Folkwang zu Folkwang zu bringen war ein besonderes Anliegen von Gisela Bullacher. So können wir aufgrund ihrer Initiative seit 2016 die Arbeiten unserer Master-Studierenden im Untergeschoss des Museums Folkwang zeigen, erst als „Stopover“ und künftig als „Photography Masters“. Dieses inzwischen renommierte Ausstellungsformat hat sie seit seiner Gründung – gemeinsam mit Petra Steinhardt und zuerst mit Florian Ebner, später mit Thomas Seelig – betreut. Über viele Jahre hat Gisela Bullacher durch Ausstellungsbesuche und Exkursionen aktiv die Auseinandersetzung mit Orten der bildenden Kunst außerhalb der Hochschule gefördert. Regelmäßig gehörten hierzu ganz selbstverständlich Besuche in der Fotografischen Sammlung des Museums Folkwang, um mit den Studierenden die wertvollen Originale in den Blick zu nehmen. Erst jüngst noch organisierte sie mehrtägige Exkursionen nach Kassel zur documenta und nach Venedig zur Biennale.

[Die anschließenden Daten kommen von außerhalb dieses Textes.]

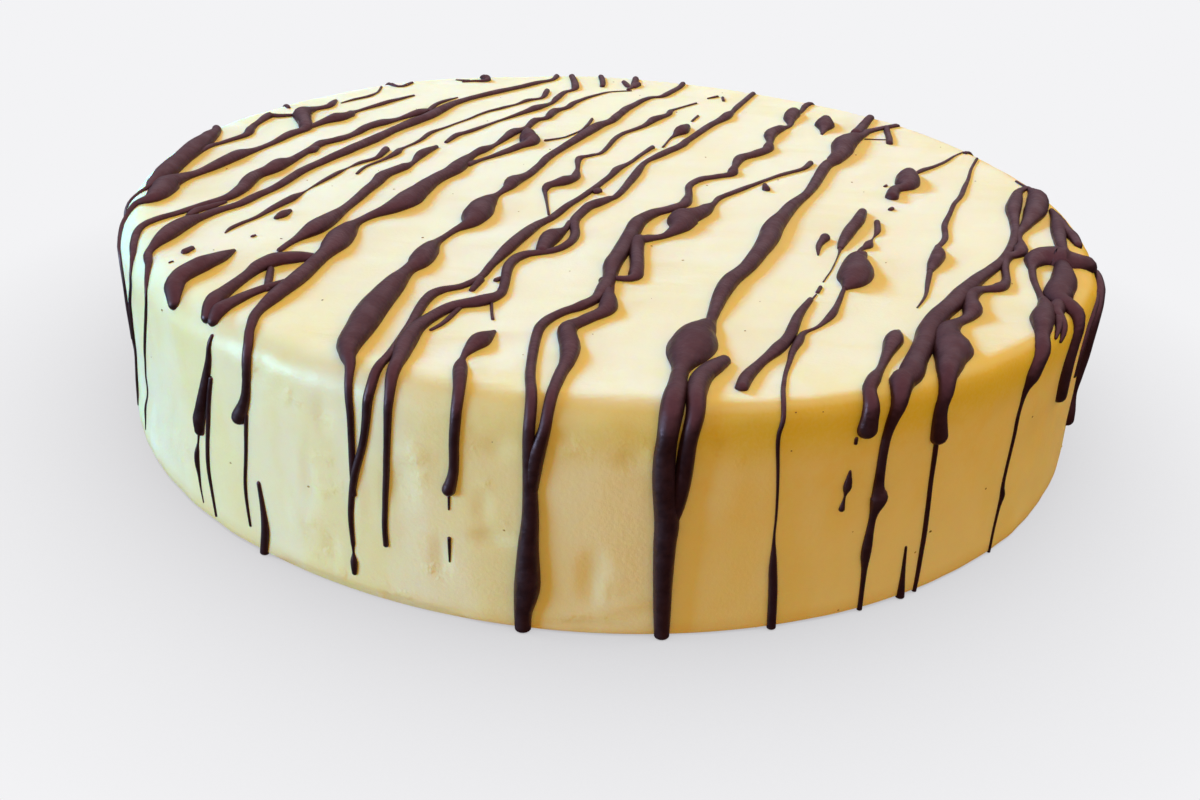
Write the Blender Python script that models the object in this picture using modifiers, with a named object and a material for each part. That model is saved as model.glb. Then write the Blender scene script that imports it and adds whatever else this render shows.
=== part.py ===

Nicht allein die Fachgruppe Fotografie hat Gisela Bullacher viel zu verdanken. Ihre Lehre war von einem künstlerischen Verständnis geprägt, das die Wahrnehmung des Visuellen, die Umsetzung in eine Form und schließlich das Bild selbst im Zusammenhang ernst nahm. Nie hat sie Kunst und Design als Gegensatz empfunden. Eine große Zahl erfolgreicher Schülerinnen und Schüler, die durch ihre Lehre geprägt worden sind, sind der beste Beweis für den Weitblick, der ihre Arbeit als Professorin an der Folkwang Universität getragen hat.